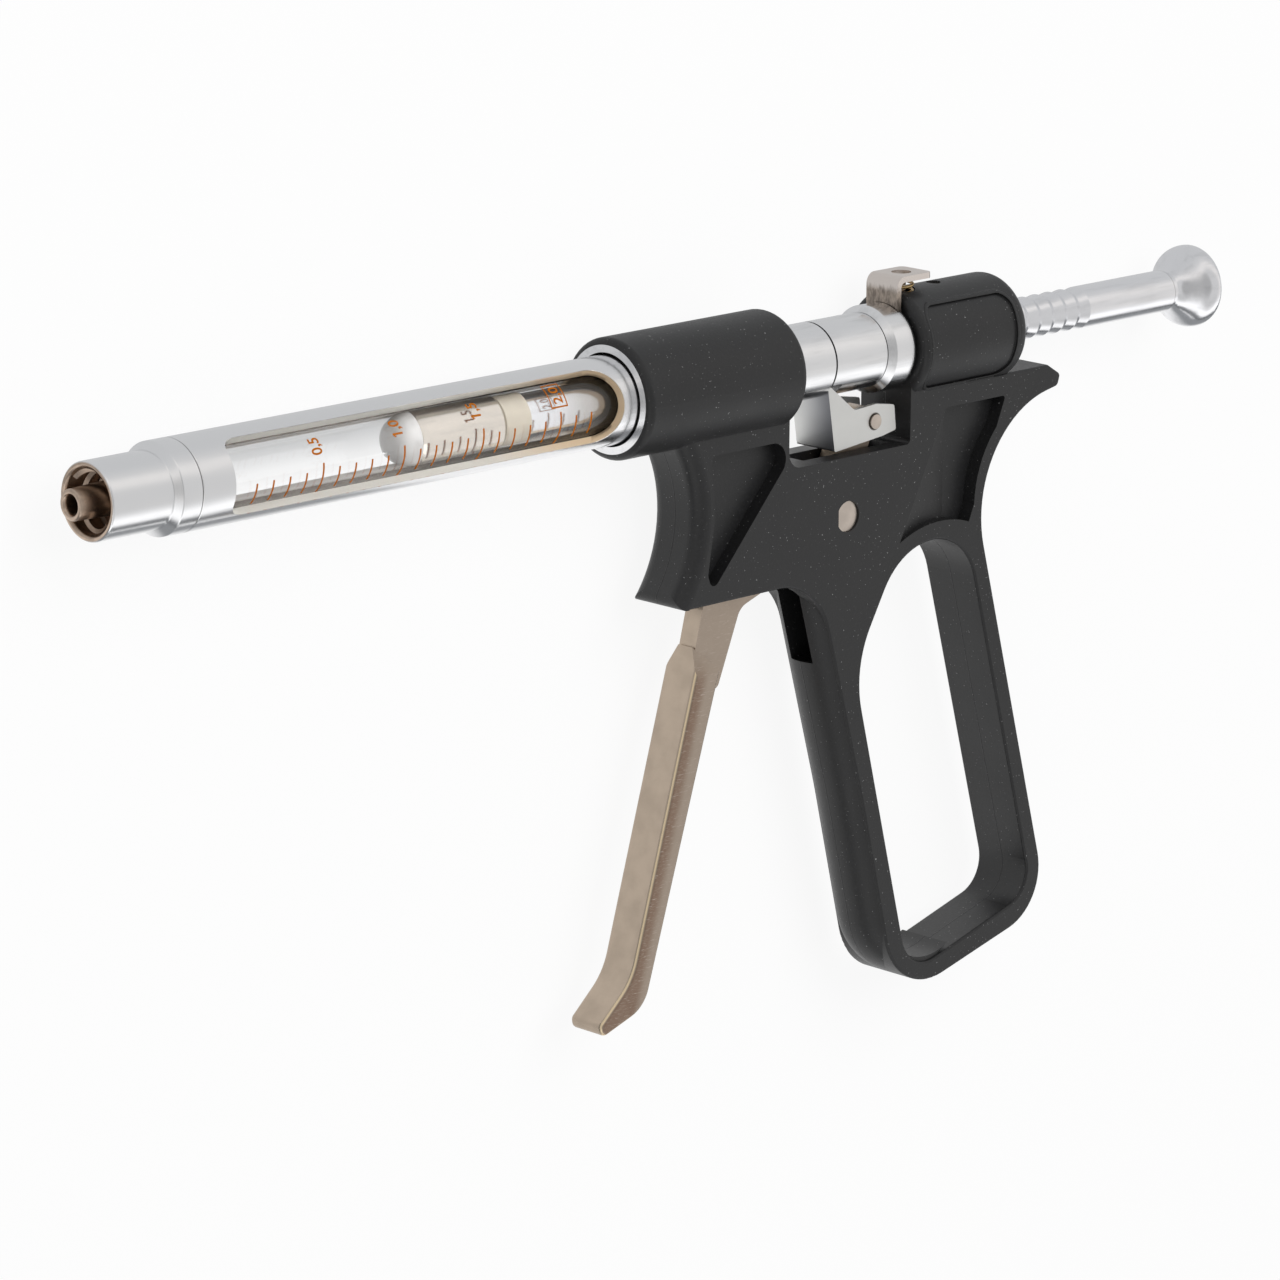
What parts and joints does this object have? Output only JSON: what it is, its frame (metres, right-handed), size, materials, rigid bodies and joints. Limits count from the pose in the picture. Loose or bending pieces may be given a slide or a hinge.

= = =

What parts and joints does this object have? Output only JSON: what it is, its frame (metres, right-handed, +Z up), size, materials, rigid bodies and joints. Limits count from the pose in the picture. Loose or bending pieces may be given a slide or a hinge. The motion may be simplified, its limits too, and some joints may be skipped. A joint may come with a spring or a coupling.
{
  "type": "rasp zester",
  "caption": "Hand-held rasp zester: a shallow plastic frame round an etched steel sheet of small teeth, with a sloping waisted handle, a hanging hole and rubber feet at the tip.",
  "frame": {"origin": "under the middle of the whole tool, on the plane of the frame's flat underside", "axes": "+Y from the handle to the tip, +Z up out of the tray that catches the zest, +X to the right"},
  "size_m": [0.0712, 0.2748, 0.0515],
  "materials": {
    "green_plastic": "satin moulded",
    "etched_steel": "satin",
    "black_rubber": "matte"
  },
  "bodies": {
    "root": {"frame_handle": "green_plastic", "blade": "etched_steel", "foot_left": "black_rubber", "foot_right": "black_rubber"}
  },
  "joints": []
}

= = =

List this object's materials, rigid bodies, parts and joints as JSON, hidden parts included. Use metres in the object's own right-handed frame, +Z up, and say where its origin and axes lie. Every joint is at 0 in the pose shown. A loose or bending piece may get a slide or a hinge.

= = =

• _Instructions for the task_
Extract every line from the records above that contains the word "What".

• _Solution to this task_
What parts and joints does this object have? Output only JSON: what it is, its frame (metres, right-handed), size, materials, rigid bodies and joints. Limits count from the pose in the picture. Loose or bending pieces may be given a slide or a hinge.
What parts and joints does this object have? Output only JSON: what it is, its frame (metres, right-handed, +Z up), size, materials, rigid bodies and joints. Limits count from the pose in the picture. Loose or bending pieces may be given a slide or a hinge. The motion may be simplified, its limits too, and some joints may be skipped. A joint may come with a spring or a coupling.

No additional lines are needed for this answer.